Sitting Too Much Increases Cancer Risk in Women

Women were also more likely to develop certain types of cancer: multiple myeloma, ovarian cancer, and invasive breast cancer.

Article date: July 16, 2015

By Stacy Simon

Researchers from the American Cancer Society have found that women who spend 6 hours or more of free time sitting per day have a 10% greater risk of getting cancer than women who spend less than 3 hours of free time sitting per day.

They were also more likely to develop certain types of cancer: multiple myelomaovarian cancer, and invasive breast cancer. Sitting time did not increase cancer risk for most men in the study.

The study analyzed information from 77,462 women and 69,260 men enrolled in the American Cancer Society Cancer Prevention Study II Nutrition Cohort. Women were followed for an average of 15.8 years and men were followed for an average of 13.2 years.
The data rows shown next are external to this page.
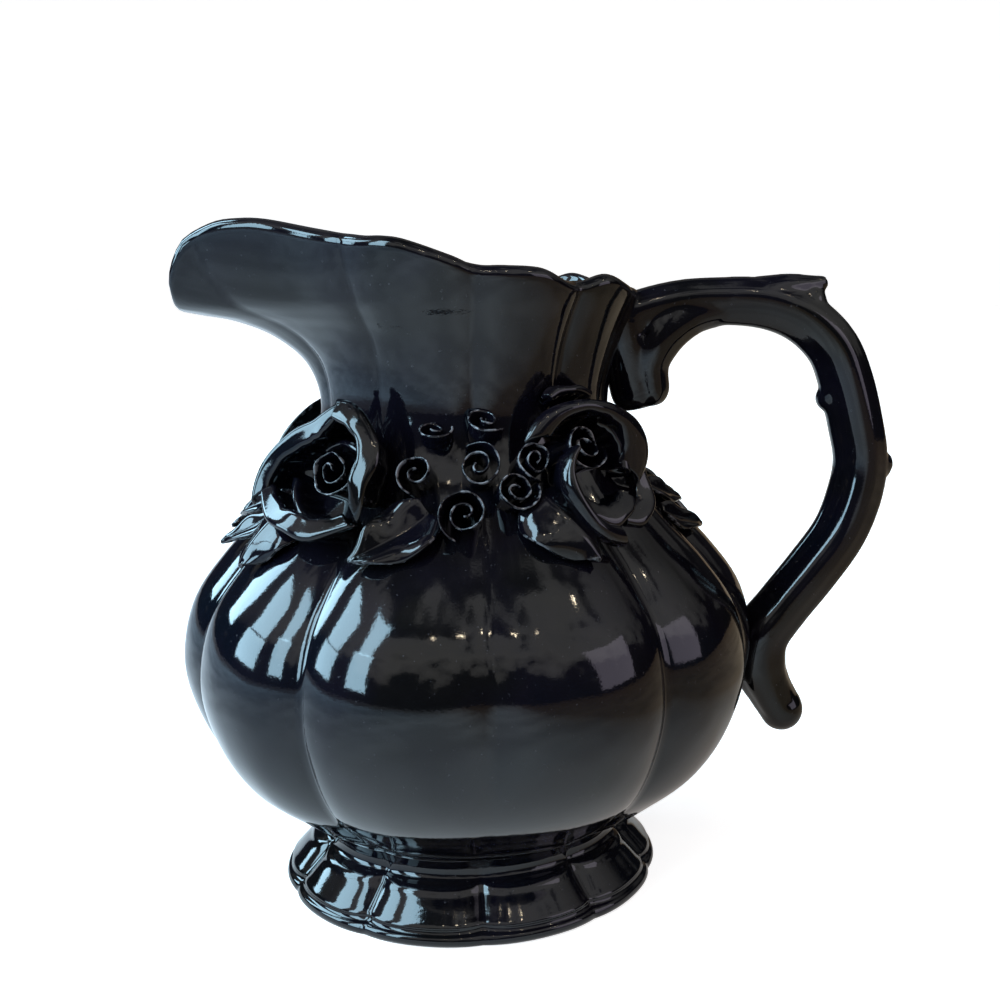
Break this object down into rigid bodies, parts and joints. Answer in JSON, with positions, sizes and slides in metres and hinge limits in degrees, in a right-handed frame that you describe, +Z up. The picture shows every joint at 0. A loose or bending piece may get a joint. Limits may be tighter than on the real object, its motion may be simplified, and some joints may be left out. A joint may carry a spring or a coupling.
{
  "type": "glazed pouring jug",
  "caption": "Glazed ceramic jug with a lobed belly, a fluted neck with a broad pouring spout, a branch handle and a garland of hand-rolled roses, scrolls and leaves on the shoulder.",
  "frame": {"origin": "middle of the foot ring, on the plane that the jug stands on", "axes": "+Z up, +X towards the handle, -X towards the spout, -Y the front with the garland"},
  "size_m": [0.227, 0.1744, 0.2053],
  "materials": {
    "body_glaze": "deep black gloss glaze over cast earthenware, with a faint violet and blue lustre",
    "applied_glaze": "the same black gloss glaze, thin and pale on the edges of the rolled clay"
  },
  "bodies": {
    "root": {"back_centre_left_leaf": "applied_glaze", "back_centre_right_leaf": "applied_glaze", "back_left_lower_leaf": "applied_glaze", "back_left_rose_bottom_petal": "applied_glaze", "back_left_rose_bud": "applied_glaze", "back_left_rose_high_inner_petal": "applied_glaze", "back_left_rose_left_petal": "applied_glaze", "back_left_rose_low_inner_petal": "applied_glaze", "back_left_rose_top_petal": "applied_glaze", "back_left_side_leaf": "applied_glaze", "back_left_upper_leaf": "applied_glaze", "back_right_lower_leaf": "applied_glaze", "back_right_rose_back_petal": "applied_glaze", "back_right_rose_bottom_petal": "applied_glaze", "back_right_rose_bud": "applied_glaze", "back_right_rose_fold_petal": "applied_glaze", "back_right_rose_hood_petal": "applied_glaze", "back_right_rose_lower_petal": "applied_glaze", "back_right_rose_right_petal": "applied_glaze", "back_right_upper_leaf": "applied_glaze", "back_scroll_five": "applied_glaze", "back_scroll_four": "applied_glaze", "back_scroll_one": "applied_glaze", "back_scroll_seven": "applied_glaze", "back_scroll_six": "applied_glaze", "back_scroll_three": "applied_glaze", "back_scroll_two": "applied_glaze", "belly": "body_glaze", "foot_ring": "body_glaze", "front_centre_left_leaf": "applied_glaze", "front_centre_right_leaf": "applied_glaze", "front_left_lower_leaf": "applied_glaze", "front_left_rose_bottom_petal": "applied_glaze", "front_left_rose_bud": "applied_glaze", "front_left_rose_high_inner_petal": "applied_glaze", "front_left_rose_left_petal": "applied_glaze", "front_left_rose_low_inner_petal": "applied_glaze", "front_left_rose_top_petal": "applied_glaze", "front_left_side_leaf": "applied_glaze", "front_left_upper_leaf": "applied_glaze", "front_right_lower_leaf": "applied_glaze", "front_right_rose_back_petal": "applied_glaze", "front_right_rose_bottom_petal": "applied_glaze", "front_right_rose_bud": "applied_glaze", "front_right_rose_fold_petal": "applied_glaze", "front_right_rose_hood_petal": "applied_glaze", "front_right_rose_lower_petal": "applied_glaze", "front_right_rose_right_petal": "applied_glaze", "front_right_upper_leaf": "applied_glaze", "front_scroll_five": "applied_glaze", "front_scroll_four": "applied_glaze", "front_scroll_one": "applied_glaze", "front_scroll_seven": "applied_glaze", "front_scroll_six": "applied_glaze", "front_scroll_three": "applied_glaze", "front_scroll_two": "applied_glaze", "handle": "body_glaze", "neck_spout": "body_glaze"}
  },
  "joints": []
}
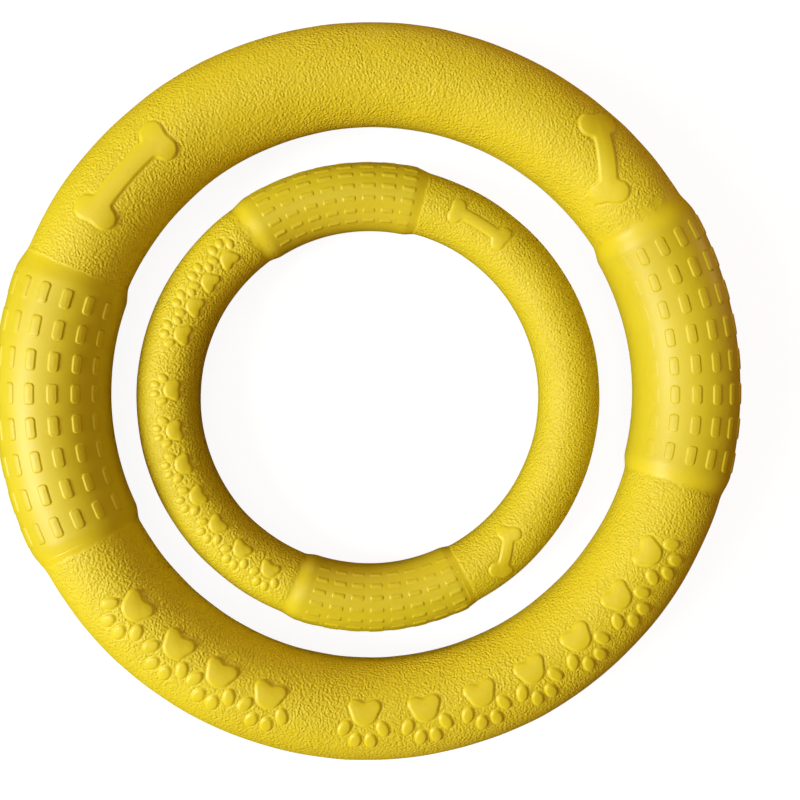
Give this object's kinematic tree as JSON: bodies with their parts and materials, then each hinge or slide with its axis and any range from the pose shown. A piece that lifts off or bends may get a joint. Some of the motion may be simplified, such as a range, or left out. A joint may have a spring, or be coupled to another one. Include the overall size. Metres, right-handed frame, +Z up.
{
  "type": "foam throwing ring set",
  "caption": "Nested set of a large and a small round-section foam ring, each with smooth nubbed grip sleeves and low raised marks on a grained skin.",
  "frame": {"origin": "under the centre of the large ring, at the height of the surface that both rings lie on", "axes": "+Z up through both rings, +X towards the large ring's right grip sleeve, +Y towards the plain stretch at the back of the large ring"},
  "size_m": [0.2838, 0.28, 0.0419],
  "materials": {
    "grained_foam": "closed-cell foam, moulded leather-like grain, matt",
    "smooth_sleeve": "smooth satin foam skin"
  },
  "bodies": {
    "large_ring": {"large_foam_ring": "grained_foam", "large_grip_sleeve_left": "smooth_sleeve", "large_grip_sleeve_right": "smooth_sleeve"},
    "small_ring": {"small_foam_ring": "grained_foam", "small_grip_sleeve_top": "smooth_sleeve", "small_grip_sleeve_bottom": "smooth_sleeve"}
  },
  "joints": [
    {"name": "small_ring_lift", "type": "slide", "parent": "large_ring", "child": "small_ring", "axis": [0, 0, 1], "range_m": [0, 0.08]}
  ]
}
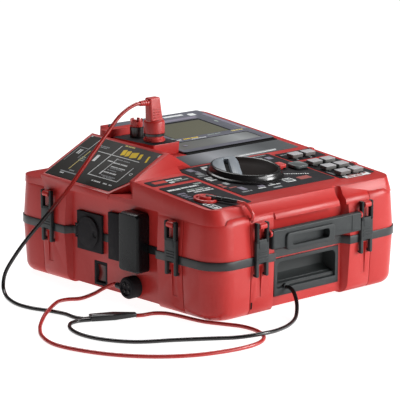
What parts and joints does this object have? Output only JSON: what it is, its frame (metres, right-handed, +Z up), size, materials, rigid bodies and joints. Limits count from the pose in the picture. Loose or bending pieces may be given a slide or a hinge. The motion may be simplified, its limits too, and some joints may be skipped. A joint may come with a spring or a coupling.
{
  "type": "portable appliance tester",
  "caption": "Instrument console with display, keys and rotary dial in a latched two part carrying case, with plugged test leads",
  "frame": {"origin": "centre of the case's bounding box in plan, without the leads, on the table under the feet", "axes": "+X to the right along the handle side, +Y from the handle side to the rear, +Z up"},
  "size_m": [0.4509, 0.4191, 0.201],
  "materials": {
    "case_red": "satin",
    "trim_slate": "matt",
    "panel_black": "satin",
    "panel_grey": "satin",
    "bezel_grey": "matt",
    "key_grey": "matt",
    "button_red": "gloss",
    "window_olive": "gloss",
    "dial_black": "gloss",
    "plug_red": "satin",
    "black_rubber": "matt",
    "red_rubber": "satin",
    "steel": "brushed",
    "board_green": "satin",
    "battery_case": "satin"
  },
  "bodies": {
    "case": {"lower_shell": "case_red", "upper_shell": "case_red", "seal_band": "black_rubber", "lower_corner_guards": "case_red", "upper_corner_guards": "case_red", "feet": "black_rubber", "rear_hooks": "black_rubber", "hand_pocket": "trim_slate", "hinge_pins": "steel", "latch_pins": "steel", "dial_panel": "panel_black", "jack_panel": "panel_black", "key_panel": "panel_black", "function_strip": "panel_grey", "display_bezel": "bezel_grey", "display_window": "window_olive", "lower_window": "panel_black", "label_plate": "panel_black", "rotary_switch": "panel_black", "circuit_board": "board_green", "battery_pack": "battery_case", "transformer": "steel", "terminal_block": "panel_black", "test_socket": "dial_black", "socket_crown": "button_red", "lead_socket": "button_red", "lead_plug": "plug_red", "ring_jack": "button_red", "ring_plug": "button_red", "mains_socket": "panel_black", "slim_cover": "panel_black", "adapter_box": "panel_black", "rocker_frame": "panel_black", "round_plug": "panel_black", "lead_joint": "black_rubber", "black_lead": "black_rubber", "red_lead": "red_rubber", "pocket_lead": "black_rubber", "short_lead": "red_rubber"},
    "handle_bail": {"handle": "trim_slate"},
    "dial_knob": {"dial": "dial_black", "dial_shaft": "steel"},
    "socket_lid": {"mains_lid": "panel_black"},
    "power_rocker": {"rocker": "button_red"},
    "latch_front_left_body": {"latch_front_left": "trim_slate"},
    "latch_front_right_body": {"latch_front_right": "trim_slate"},
    "latch_left_front_body": {"latch_left_front": "trim_slate"},
    "latch_left_rear_body": {"latch_left_rear": "trim_slate"},
    "latch_right_front_body": {"latch_right_front": "trim_slate"},
    "latch_right_rear_body": {"latch_right_rear": "trim_slate"},
    "key_1_body": {"key_1": "key_grey"},
    "key_2_body": {"key_2": "key_grey"},
    "key_3_body": {"key_3": "key_grey"},
    "key_4_body": {"key_4": "key_grey"},
    "key_5_body": {"key_5": "key_grey"},
    "key_6_body": {"key_6": "key_grey"},
    "key_7_body": {"key_7": "key_grey"},
    "key_8_body": {"key_8": "key_grey"},
    "test_button_body": {"test_button": "button_red"},
    "pad_button_body": {"pad_button": "trim_slate"}
  },
  "joints": [
    {"name": "handle_hinge", "type": "hinge", "parent": "case", "child": "handle_bail", "pos_m": [0, -0.1715, 0.089], "axis": [-1, 0, 0], "range_deg": [0, 85]},
    {"name": "dial_turn", "type": "hinge", "parent": "case", "child": "dial_knob", "pos_m": [-0.008, -0.071, 0.12825], "axis": [0, -0.103, 0.9947], "range_deg": [-150, 150]},
    {"name": "socket_lid_hinge", "type": "hinge", "parent": "case", "child": "socket_lid", "pos_m": [-0.1362, 0.0599, 0.0645], "axis": [0, 0, -1], "range_deg": [0, 100], "stiffness_Nm_per_rad": 0.004, "springref_deg": -17.19},
    {"name": "rocker_tilt", "type": "hinge", "parent": "case", "child": "power_rocker", "pos_m": [-0.125, 0.026, 0.0205], "axis": [0, 1, 0], "range_deg": [-8, 8]},
    {"name": "latch_front_left_hinge", "type": "hinge", "parent": "case", "child": "latch_front_left_body", "pos_m": [-0.078, -0.1711, 0.099], "axis": [-1, 0, 0], "range_deg": [0, 75]},
    {"name": "latch_front_right_hinge", "type": "hinge", "parent": "case", "child": "latch_front_right_body", "pos_m": [0.078, -0.1711, 0.099], "axis": [-1, 0, 0], "range_deg": [0, 75]},
    {"name": "latch_left_front_hinge", "type": "hinge", "parent": "case", "child": "latch_left_front_body", "pos_m": [-0.1436, -0.103, 0.099], "axis": [0, 1, 0], "range_deg": [0, 75]},
    {"name": "latch_left_rear_hinge", "type": "hinge", "parent": "case", "child": "latch_left_rear_body", "pos_m": [-0.1436, 0.103, 0.099], "axis": [0, 1, 0], "range_deg": [0, 75]},
    {"name": "latch_right_front_hinge", "type": "hinge", "parent": "case", "child": "latch_right_front_body", "pos_m": [0.1436, -0.103, 0.099], "axis": [0, -1, 0], "range_deg": [0, 75]},
    {"name": "latch_right_rear_hinge", "type": "hinge", "parent": "case", "child": "latch_right_rear_body", "pos_m": [0.1436, 0.103, 0.099], "axis": [0, -1, 0], "range_deg": [0, 75]},
    {"name": "key_1_press", "type": "slide", "parent": "case", "child": "key_1_body", "axis": [0, 0.103, -0.9947], "range_m": [0, 0.0012], "stiffness_N_per_m": 400},
    {"name": "key_2_press", "type": "slide", "parent": "case", "child": "key_2_body", "axis": [0, 0.103, -0.9947], "range_m": [0, 0.0012], "stiffness_N_per_m": 400},
    {"name": "key_3_press", "type": "slide", "parent": "case", "child": "key_3_body", "axis": [0, 0.103, -0.9947], "range_m": [0, 0.0012], "stiffness_N_per_m": 400},
    {"name": "key_4_press", "type": "slide", "parent": "case", "child": "key_4_body", "axis": [0, 0.103, -0.9947], "range_m": [0, 0.0012], "stiffness_N_per_m": 400},
    {"name": "key_5_press", "type": "slide", "parent": "case", "child": "key_5_body", "axis": [0, 0.103, -0.9947], "range_m": [0, 0.0012], "stiffness_N_per_m": 400},
    {"name": "key_6_press", "type": "slide", "parent": "case", "child": "key_6_body", "axis": [0, 0.103, -0.9947], "range_m": [0, 0.0012], "stiffness_N_per_m": 400},
    {"name": "key_7_press", "type": "slide", "parent": "case", "child": "key_7_body", "axis": [0, 0.103, -0.9947], "range_m": [0, 0.0012], "stiffness_N_per_m": 400},
    {"name": "key_8_press", "type": "slide", "parent": "case", "child": "key_8_body", "axis": [0, 0.103, -0.9947], "range_m": [0, 0.0012], "stiffness_N_per_m": 400},
    {"name": "test_button_press", "type": "slide", "parent": "case", "child": "test_button_body", "axis": [0, 0.103, -0.9947], "range_m": [0, 0.0012], "stiffness_N_per_m": 400},
    {"name": "pad_button_press", "type": "slide", "parent": "case", "child": "pad_button_body", "axis": [0, 0.103, -0.9947], "range_m": [0, 0.0012], "stiffness_N_per_m": 400}
  ]
}
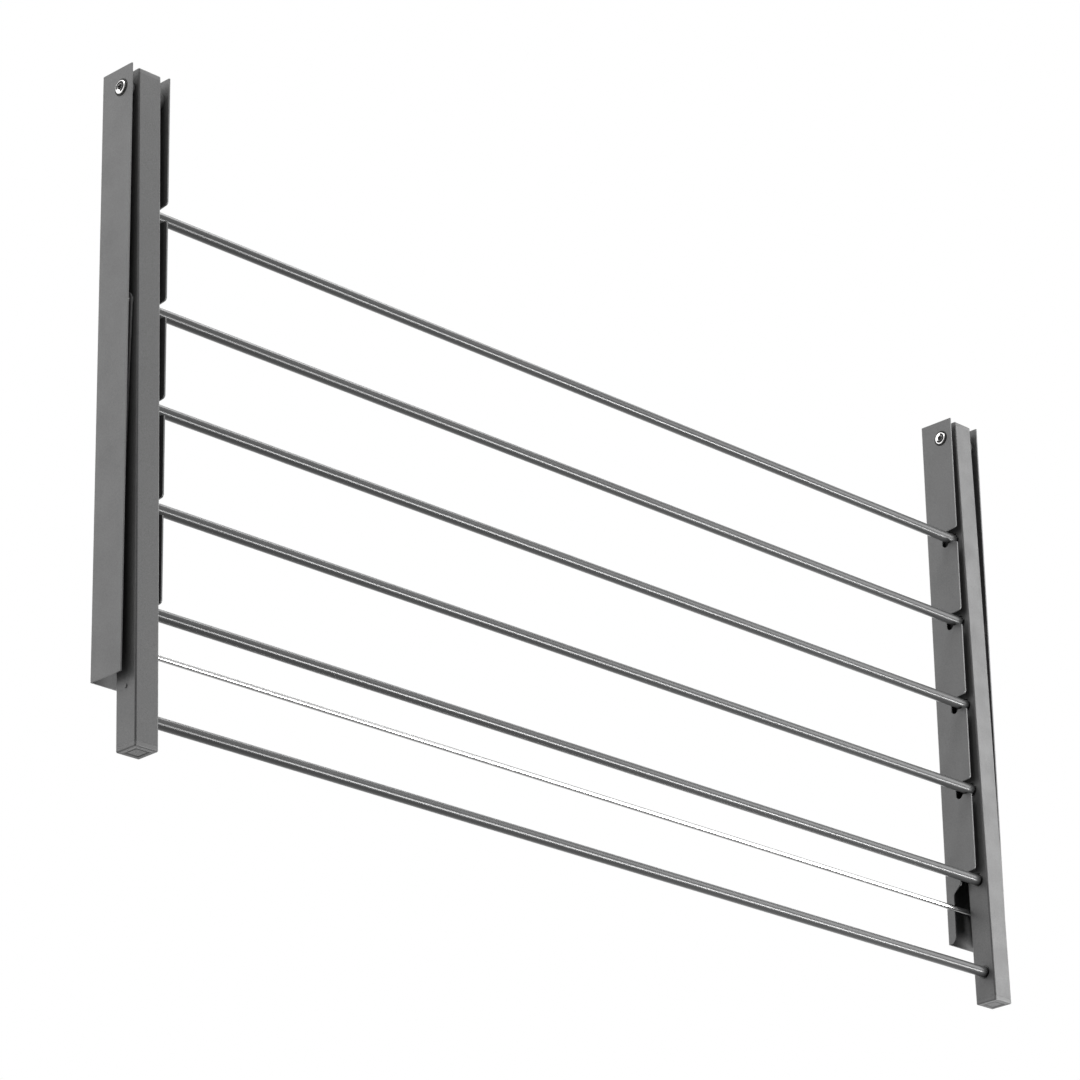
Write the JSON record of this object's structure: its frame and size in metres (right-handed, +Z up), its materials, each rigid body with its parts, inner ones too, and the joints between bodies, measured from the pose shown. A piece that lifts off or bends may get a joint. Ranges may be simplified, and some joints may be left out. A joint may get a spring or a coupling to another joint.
{
  "type": "fold down drying rack",
  "caption": "Wall mounted drying rack: a frame of square arms and round bars that folds down from channel rails and is propped by stays.",
  "frame": {"origin": "centre of the four wall screw holes, on the wall plane", "axes": "+X along the bars to the right as seen from the front, +Y into the wall, +Z up"},
  "size_m": [1.147, 0.0485, 0.6231],
  "materials": {
    "rail_paint": "satin powder coat",
    "arm_paint": "satin powder coat",
    "bar_paint": "smooth satin coat",
    "stay_paint": "satin powder coat",
    "cap_plastic": "fine moulded texture",
    "bush_plastic": "moulded",
    "nylon": "moulded",
    "dark_washer": "black oxide",
    "pivot_steel": "bright zinc",
    "rod_steel": "polished"
  },
  "bodies": {
    "wall_rails": {"left_wall_channel": "rail_paint", "right_wall_channel": "rail_paint", "left_pivot_screw": "pivot_steel", "right_pivot_screw": "pivot_steel", "left_pivot_sleeve": "pivot_steel", "right_pivot_sleeve": "pivot_steel", "left_pivot_head_washers": "dark_washer", "right_pivot_head_washers": "dark_washer", "left_pivot_spacers": "nylon", "right_pivot_spacers": "nylon"},
    "rack_frame": {"left_arm_tube": "arm_paint", "right_arm_tube": "arm_paint", "left_arm_top_cap": "cap_plastic", "right_arm_top_cap": "cap_plastic", "left_arm_bottom_cap": "cap_plastic", "right_arm_bottom_cap": "cap_plastic", "left_pivot_bushes": "nylon", "right_pivot_bushes": "nylon", "left_bar_bushes": "bush_plastic", "right_bar_bushes": "bush_plastic", "left_stay_thread_insert": "pivot_steel", "right_stay_thread_insert": "pivot_steel", "left_stay_washer": "nylon", "right_stay_washer": "nylon", "left_stay_pivot_screw": "pivot_steel", "right_stay_pivot_screw": "pivot_steel", "left_guide_rivet": "arm_paint", "right_guide_rivet": "arm_paint", "bar_1": "bar_paint", "bar_2": "bar_paint", "bar_3": "bar_paint", "bar_4": "bar_paint", "bar_5": "bar_paint", "bar_6": "bar_paint"},
    "support_stays": {"left_stay": "stay_paint", "right_stay": "stay_paint", "left_rod_end_cap": "rod_steel", "right_rod_end_cap": "rod_steel", "stay_cross_rod": "rod_steel"}
  },
  "joints": [
    {"name": "rack_fold", "type": "hinge", "parent": "wall_rails", "child": "rack_frame", "pos_m": [0, -0.0255, 0.26], "axis": [-1, 0, 0], "range_deg": [0, 101.3]},
    {"name": "stay_swing", "type": "hinge", "parent": "rack_frame", "child": "support_stays", "pos_m": [0, -0.02902, 0.05803], "axis": [1, 0, 0], "range_deg": [0, 136.4]}
  ],
  "couplings": [
    {"joint": "stay_swing", "follows": "rack_fold", "ratio": 1.3464}
  ]
}
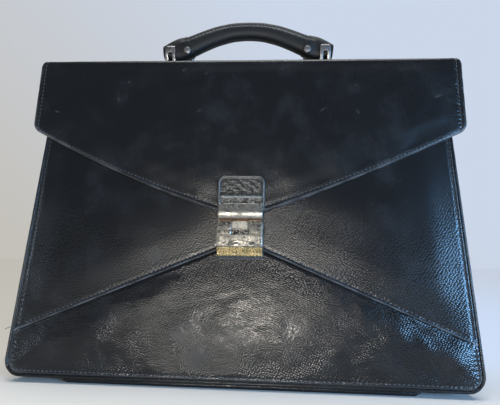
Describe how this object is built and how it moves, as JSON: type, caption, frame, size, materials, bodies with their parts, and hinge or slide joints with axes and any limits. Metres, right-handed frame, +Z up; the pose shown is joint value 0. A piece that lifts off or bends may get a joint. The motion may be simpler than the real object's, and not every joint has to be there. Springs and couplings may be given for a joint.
{
  "type": "leather briefcase",
  "caption": "Black grained leather briefcase with a full flap, a push-button lock, a swinging handle, folded side gussets and a divided lined inside.",
  "frame": {"origin": "centre of the base pad's underside, on the ground that the case stands on", "axes": "+X to the right as one faces the lock, +Y from the front to the back, +Z up"},
  "size_m": [0.416, 0.0929, 0.3625],
  "materials": {
    "leather": "grained, semi-gloss, worn lighter on edges",
    "lining": "matt twill",
    "board": "matt, hidden between leather and lining",
    "nickel": "scratched, satin",
    "steel": "plain",
    "gunmetal": "dark plated",
    "aged_brass": "worn plating"
  },
  "bodies": {
    "case": {"back_leather": "leather", "back_board": "board", "back_lining": "lining", "back_piping": "leather", "back_top_binding": "leather", "flap_anchor": "leather", "inner_pocket": "lining", "gusset_left": "leather", "gusset_right": "leather", "base_panel": "leather", "base_board": "board", "base_pad": "leather", "divider": "lining", "divider_binding": "leather"},
    "front": {"front_yoke": "leather", "front_lower_panel": "leather", "front_board": "board", "front_lining": "lining", "front_piping": "leather", "front_top_binding": "leather", "lock_pad": "leather", "lock_base": "aged_brass", "lock_cover": "nickel", "lock_back_plate": "steel", "lock_screw_left": "steel", "lock_screw_right": "steel", "lock_spring": "steel"},
    "lock_slider": {"lock_button": "nickel", "latch_bolt": "steel"},
    "flap_top": {"flap_top_leather": "leather", "flap_top_lining": "lining", "carry_bar": "steel", "chape_left": "nickel", "chape_right": "nickel", "chape_rivet_left_1": "gunmetal", "chape_rivet_left_2": "gunmetal", "chape_rivet_right_1": "gunmetal", "chape_rivet_right_2": "gunmetal"},
    "flap_front": {"flap_leather": "leather", "flap_padding": "board", "flap_lining": "lining", "hasp_tab": "leather", "hasp_plate": "nickel", "hasp_staple": "steel", "hasp_rivet_left": "steel", "hasp_rivet_right": "steel"},
    "handle": {"grip_leather": "leather", "grip_core": "board", "handle_tab_left": "leather", "handle_tab_right": "leather", "handle_rivet_left": "gunmetal", "handle_rivet_right": "gunmetal", "bail_left": "nickel", "bail_right": "nickel", "pivot_pin_left": "steel", "pivot_pin_right": "steel"}
  },
  "joints": [
    {"name": "front_spread", "type": "hinge", "parent": "case", "child": "front", "pos_m": [0, -0.045, 0.0045], "axis": [1, 0, 0], "range_deg": [0, 6]},
    {"name": "flap_hinge", "type": "hinge", "parent": "case", "child": "flap_top", "pos_m": [0, 0.0226, 0.306], "axis": [-1, 0, 0], "range_deg": [0, 100]},
    {"name": "flap_fold", "type": "hinge", "parent": "flap_top", "child": "flap_front", "pos_m": [0, -0.0256, 0.306], "axis": [-1, 0, 0], "range_deg": [0, 85]},
    {"name": "handle_pivot", "type": "hinge", "parent": "flap_top", "child": "handle", "pos_m": [0, 0, 0.316], "axis": [1, 0, 0], "range_deg": [-65, 65]},
    {"name": "lock_push", "type": "slide", "parent": "front", "child": "lock_slider", "axis": [0, -0.0738, -0.9973], "range_m": [0, 0.004], "stiffness_N_per_m": 500, "springref_m": -0.003, "deforming": ["lock_spring"]}
  ],
  "couplings": [
    {"joint": "front_spread", "follows": "flap_hinge", "ratio": 0.06}
  ]
}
Researchers compared how many hours participants reported sitting in their free time to their risk of developing cancer.

None of the participants had cancer when the study started. Between 1992 and 2009, 12,236 women and 18,555 men were diagnosed with cancer. In women, sitting 6 hours or more a day during free time was linked to a 65% greater risk for multiple myeloma, a 43% greater risk for ovarian cancer, a 10% greater risk for invasive breast cancer, and a 10% greater risk for any cancer at all, compared with women who sat less than 3 hours a day during free time.

The increase in risk stayed the same even after the researchers adjusted for amount of physical activity, BMI, age, and other factors. The same pattern did not hold true for men. In the study, free time spent sitting increased cancer risk only for obese men.

The study was published online June 30, 2015 in Cancer Epidemiology, Biomarkers and Prevention.